- _Required work_:
Repeat all of the material exactly as given.

- _Raw data_:
■ ■ ■ ■ ■ ■ ■

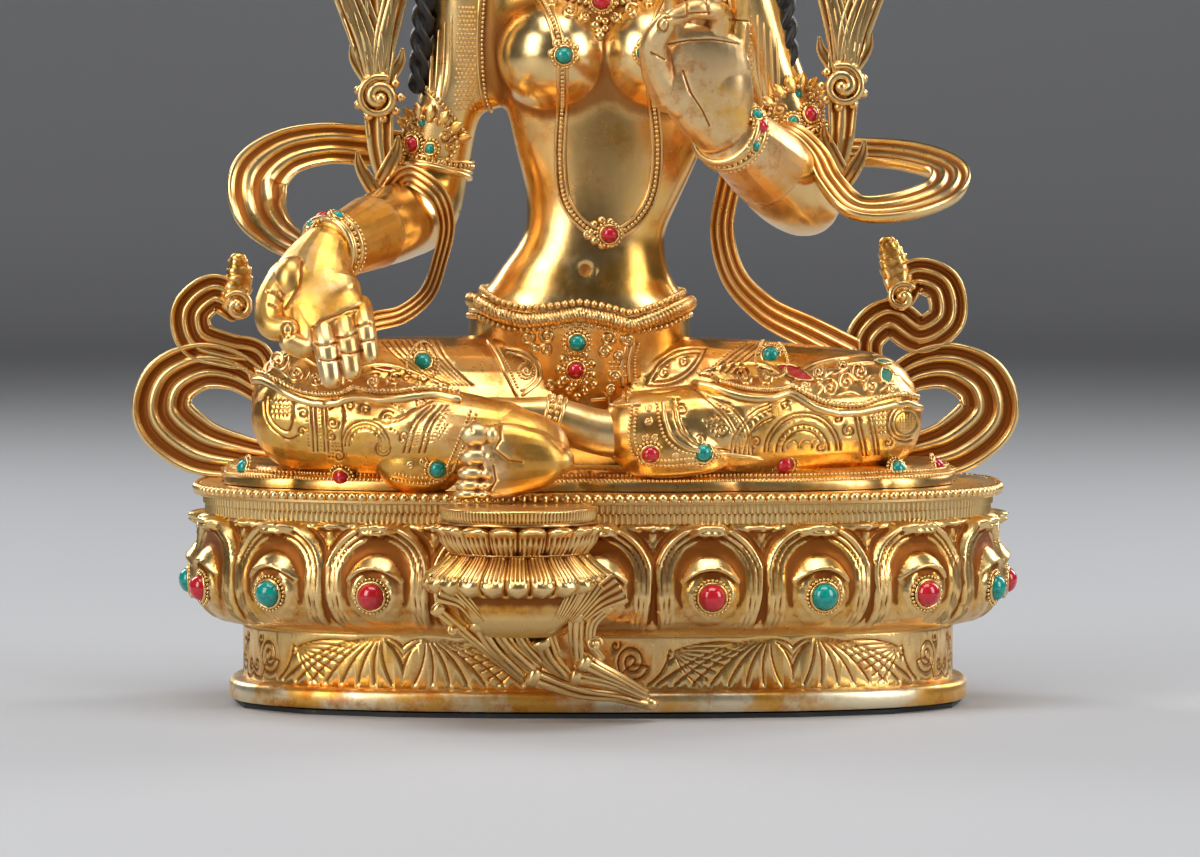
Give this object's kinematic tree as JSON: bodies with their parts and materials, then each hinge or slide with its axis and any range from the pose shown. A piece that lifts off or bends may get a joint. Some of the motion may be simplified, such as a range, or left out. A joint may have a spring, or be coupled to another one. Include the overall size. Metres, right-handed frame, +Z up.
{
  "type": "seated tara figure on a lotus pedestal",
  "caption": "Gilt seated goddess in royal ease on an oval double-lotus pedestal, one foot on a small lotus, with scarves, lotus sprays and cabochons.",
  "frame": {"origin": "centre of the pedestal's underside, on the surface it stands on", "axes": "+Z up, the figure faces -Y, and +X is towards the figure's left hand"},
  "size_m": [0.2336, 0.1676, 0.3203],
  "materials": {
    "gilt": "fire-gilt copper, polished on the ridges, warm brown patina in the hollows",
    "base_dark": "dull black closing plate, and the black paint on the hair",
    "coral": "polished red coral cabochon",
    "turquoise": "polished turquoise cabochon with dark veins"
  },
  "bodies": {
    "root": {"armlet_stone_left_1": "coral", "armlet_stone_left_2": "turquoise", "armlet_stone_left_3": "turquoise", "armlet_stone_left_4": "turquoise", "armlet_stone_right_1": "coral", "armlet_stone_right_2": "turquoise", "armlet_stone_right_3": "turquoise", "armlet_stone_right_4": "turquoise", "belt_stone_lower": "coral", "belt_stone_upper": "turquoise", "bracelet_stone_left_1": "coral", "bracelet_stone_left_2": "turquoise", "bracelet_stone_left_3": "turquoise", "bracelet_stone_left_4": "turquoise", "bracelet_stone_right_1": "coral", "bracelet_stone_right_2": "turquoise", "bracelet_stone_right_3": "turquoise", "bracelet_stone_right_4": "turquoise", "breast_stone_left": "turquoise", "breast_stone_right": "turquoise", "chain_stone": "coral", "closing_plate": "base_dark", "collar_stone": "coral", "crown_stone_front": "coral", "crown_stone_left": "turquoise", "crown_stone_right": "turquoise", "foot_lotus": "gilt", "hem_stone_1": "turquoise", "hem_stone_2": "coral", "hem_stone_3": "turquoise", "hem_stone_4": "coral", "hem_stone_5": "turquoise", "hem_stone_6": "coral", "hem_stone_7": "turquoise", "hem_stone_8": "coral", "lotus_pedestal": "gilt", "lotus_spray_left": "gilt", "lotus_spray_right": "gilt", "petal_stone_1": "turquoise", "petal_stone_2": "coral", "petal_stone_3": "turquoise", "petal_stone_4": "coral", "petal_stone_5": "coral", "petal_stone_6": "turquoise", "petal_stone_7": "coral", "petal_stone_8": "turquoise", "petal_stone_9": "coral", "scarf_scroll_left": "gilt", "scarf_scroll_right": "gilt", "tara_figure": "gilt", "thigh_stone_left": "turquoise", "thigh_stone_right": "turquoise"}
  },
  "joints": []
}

■ ■ ■ ■ ■ ■ ■

- _Task solution_:
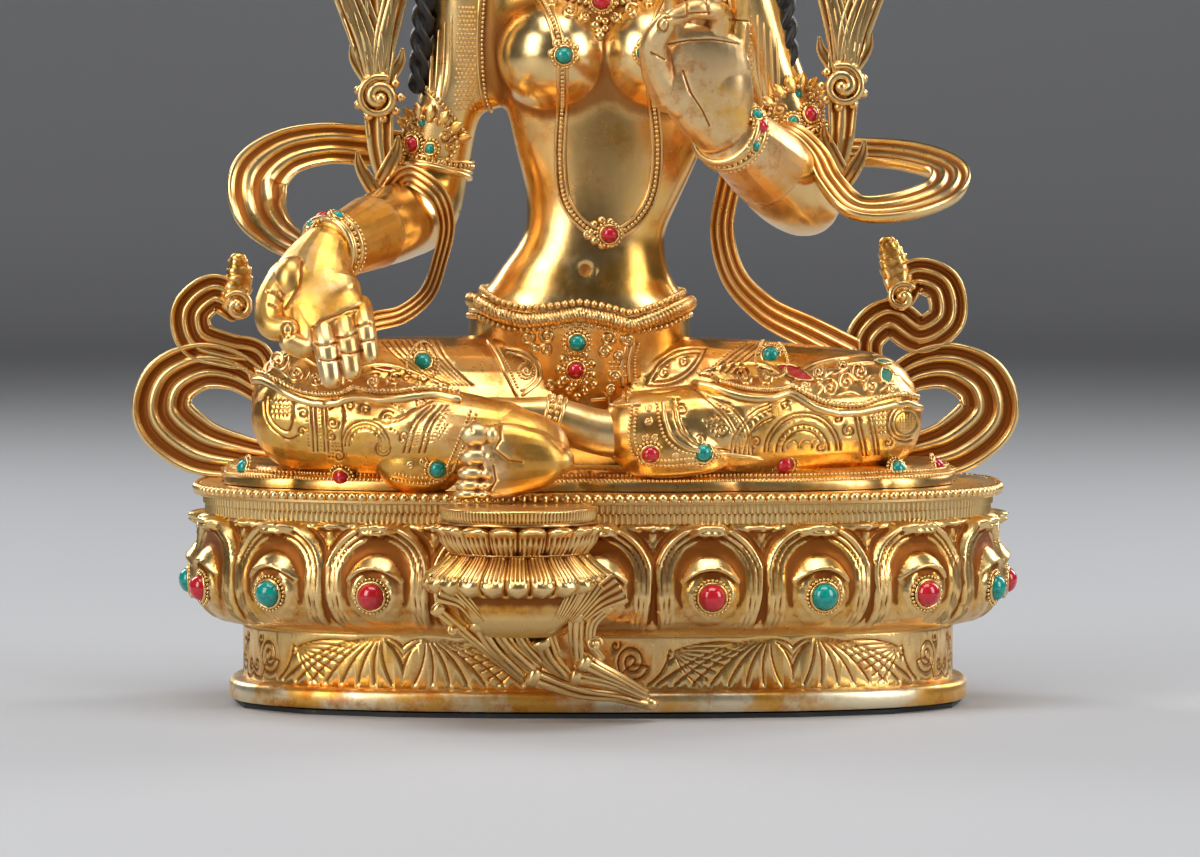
Give this object's kinematic tree as JSON: bodies with their parts and materials, then each hinge or slide with its axis and any range from the pose shown. A piece that lifts off or bends may get a joint. Some of the motion may be simplified, such as a range, or left out. A joint may have a spring, or be coupled to another one. Include the overall size. Metres, right-handed frame, +Z up.
{
  "type": "seated tara figure on a lotus pedestal",
  "caption": "Gilt seated goddess in royal ease on an oval double-lotus pedestal, one foot on a small lotus, with scarves, lotus sprays and cabochons.",
  "frame": {"origin": "centre of the pedestal's underside, on the surface it stands on", "axes": "+Z up, the figure faces -Y, and +X is towards the figure's left hand"},
  "size_m": [0.2336, 0.1676, 0.3203],
  "materials": {
    "gilt": "fire-gilt copper, polished on the ridges, warm brown patina in the hollows",
    "base_dark": "dull black closing plate, and the black paint on the hair",
    "coral": "polished red coral cabochon",
    "turquoise": "polished turquoise cabochon with dark veins"
  },
  "bodies": {
    "root": {"armlet_stone_left_1": "coral", "armlet_stone_left_2": "turquoise", "armlet_stone_left_3": "turquoise", "armlet_stone_left_4": "turquoise", "armlet_stone_right_1": "coral", "armlet_stone_right_2": "turquoise", "armlet_stone_right_3": "turquoise", "armlet_stone_right_4": "turquoise", "belt_stone_lower": "coral", "belt_stone_upper": "turquoise", "bracelet_stone_left_1": "coral", "bracelet_stone_left_2": "turquoise", "bracelet_stone_left_3": "turquoise", "bracelet_stone_left_4": "turquoise", "bracelet_stone_right_1": "coral", "bracelet_stone_right_2": "turquoise", "bracelet_stone_right_3": "turquoise", "bracelet_stone_right_4": "turquoise", "breast_stone_left": "turquoise", "breast_stone_right": "turquoise", "chain_stone": "coral", "closing_plate": "base_dark", "collar_stone": "coral", "crown_stone_front": "coral", "crown_stone_left": "turquoise", "crown_stone_right": "turquoise", "foot_lotus": "gilt", "hem_stone_1": "turquoise", "hem_stone_2": "coral", "hem_stone_3": "turquoise", "hem_stone_4": "coral", "hem_stone_5": "turquoise", "hem_stone_6": "coral", "hem_stone_7": "turquoise", "hem_stone_8": "coral", "lotus_pedestal": "gilt", "lotus_spray_left": "gilt", "lotus_spray_right": "gilt", "petal_stone_1": "turquoise", "petal_stone_2": "coral", "petal_stone_3": "turquoise", "petal_stone_4": "coral", "petal_stone_5": "coral", "petal_stone_6": "turquoise", "petal_stone_7": "coral", "petal_stone_8": "turquoise", "petal_stone_9": "coral", "scarf_scroll_left": "gilt", "scarf_scroll_right": "gilt", "tara_figure": "gilt", "thigh_stone_left": "turquoise", "thigh_stone_right": "turquoise"}
  },
  "joints": []
}